Transform: To modify data to make it usable (or more usable) to a modeling algorithm. PREDIGY provides a wide variety of transformation options for converting data types that cannot be used in building models (date, string) into types that can be used (numeric, grouping).
Transformer: A PREDIGY utility for processing temporal data for loading (harvesting) in the PREDIGY Design Environment, and for scoring with the PREDIGY Production Engine. The Transformer works by converting multiple records with the same key variable (assumed to be snapshots or transactions relating to the same account over time) into a single record with new variables that capture the chronological information.
Treatment: A course of action determined by a strategy or decision-tree. See strategy code.
Twigs: "Boosted twigs" is a model building option that uses boosting with a shallow tree depth (for example, two levels deep). See boosting.
Unstructured data: Text data (call center notes, customer verbatim, e-mail correspondence, and so forth).

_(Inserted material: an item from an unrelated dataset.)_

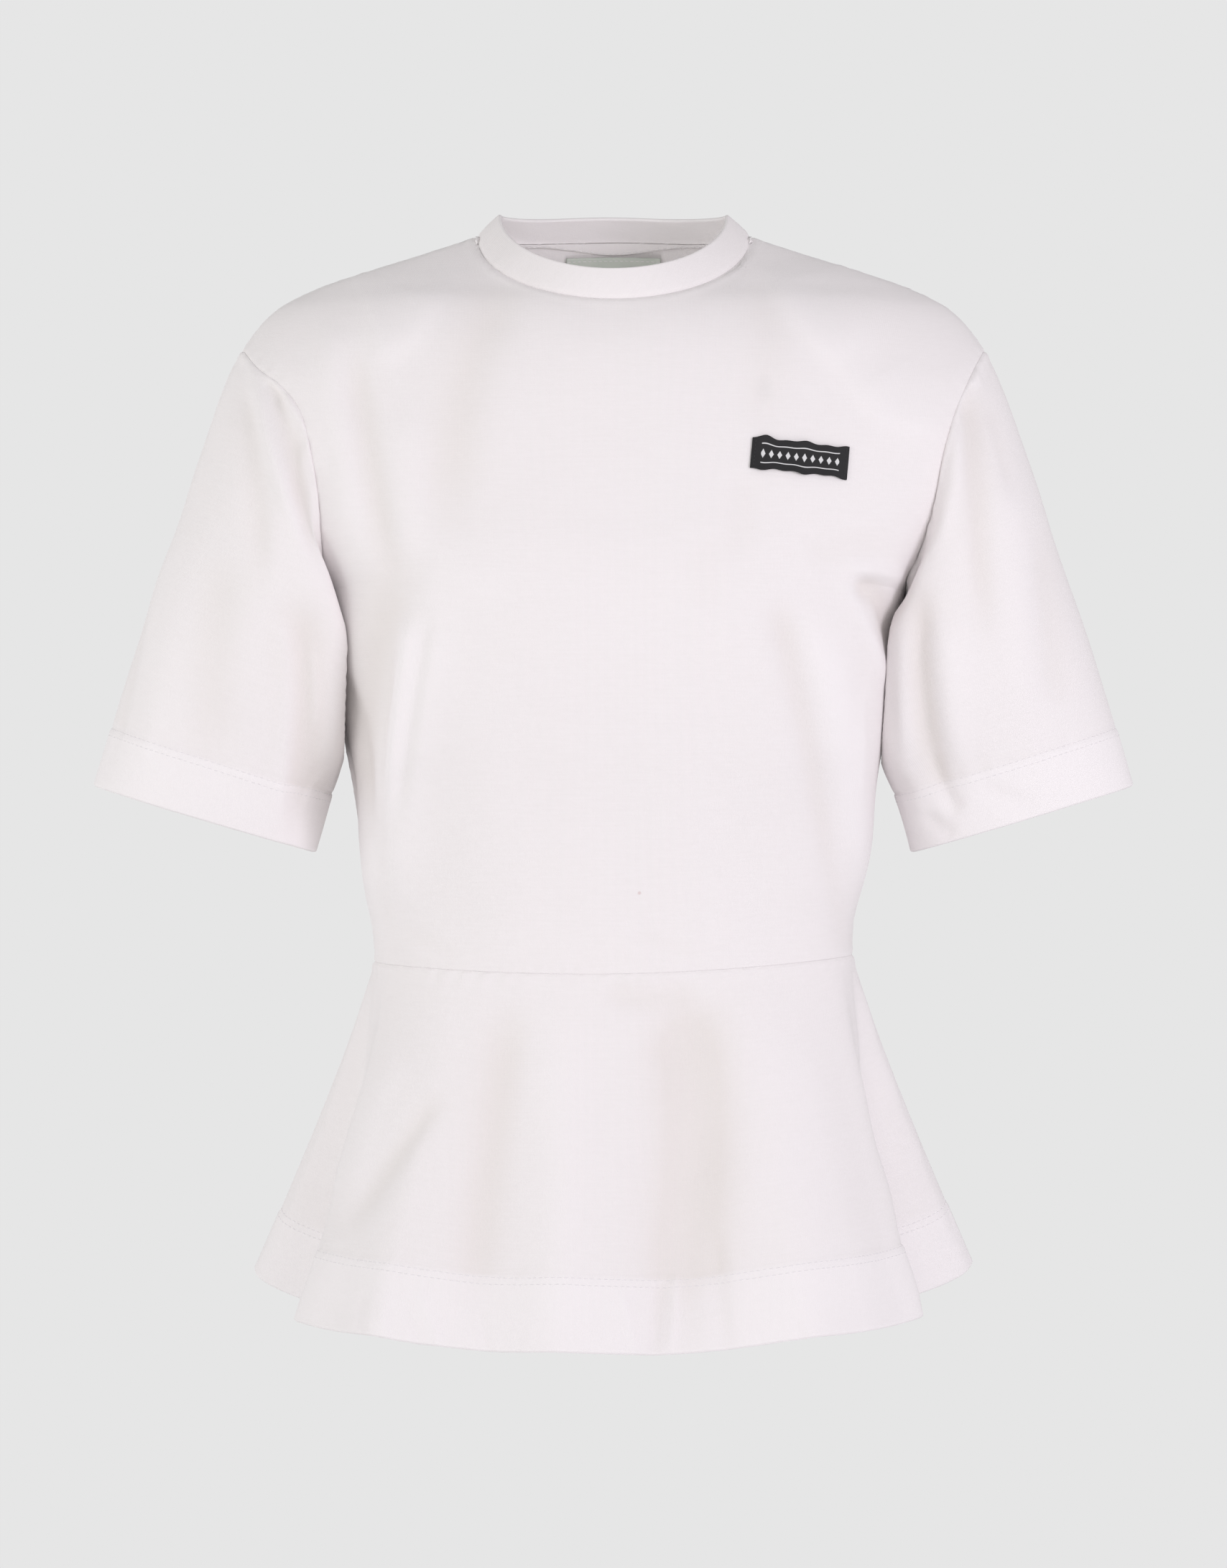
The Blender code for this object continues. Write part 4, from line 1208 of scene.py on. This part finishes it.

Up sell: To market and sell more profitable services or products. Up-selling can also be simply exposing customers to options that they may not have been aware of. See Cross sell.

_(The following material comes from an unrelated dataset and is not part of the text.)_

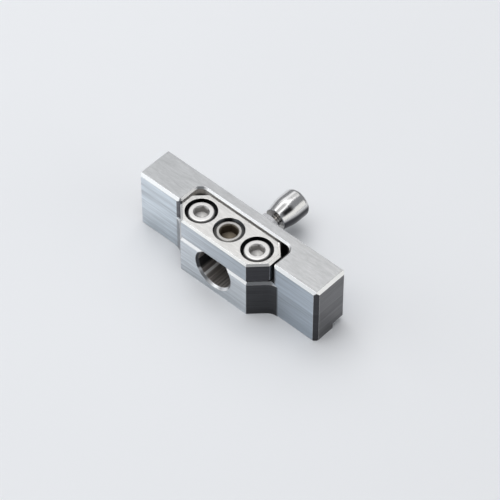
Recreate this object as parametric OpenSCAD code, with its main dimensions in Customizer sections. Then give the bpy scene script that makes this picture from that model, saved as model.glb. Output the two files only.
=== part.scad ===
// Stub-bar clamp: a rectangular steel bar whose middle carries a blind seat for a round shank.
// A loose clamp plate lies in a pocket over the seat. Two cap screws pull it down against lift
// springs, a central set screw pushes a pad onto the shank, and a spring plunger in the back wall
// reaches into the blind end of the seat. Millimetres, +Z up. The origin is in the middle of the
// bar's length, on its front face, at its underside.

/* [Bar] */
// length of the bar, end to end
bar_len = 90; // [74:1:140]
// thickness of the bar, front face to back face
bar_w = 16; // [15:0.5:22]
// height of the bar
bar_h = 27; // [26:0.5:34]
// bevel along the top front edge and the two top end edges
top_bevel = 1.1; // [0.4:0.1:2]
// bevel down the two front upright corners
front_corner = 1.6; // [0.5:0.1:3]
// bevel down the two back upright corners
back_corner = 1.0; // [0.3:0.1:2]
// small bevel on the other outer edges
deburr = 0.4; // [0.1:0.1:0.8]
// width of the lip the bar stands on, measured from the front face
lip_w = 9.5; // [7:0.5:12]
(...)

Validation: Records in the data set that are held back and then used to validate the model—that is, to verify that the model is not overfitting to the training sample used to build the model. See overfit.
Variable: The structured and unstructured attributes contained in each record of a data set.
Variance scatterplot: A graph for visualizing the variability in a set of bootstrapped samples at a specified point on a lift curve.
Web server: An internet server that stores HTML documents, which can be retrieved using a web browser. PREDIGY software uses the Apache Tomcat web server.
Web service: A software component that is described in a WSDL (web service description language) and is capable of being accessed via standard network protocols. The Intelligent Results Production Engine Web Service (IRPEWS) supports requests from client applications to score records against the IR Production Engine.
Weight variable: An option for giving specific variables more consideration during modeling.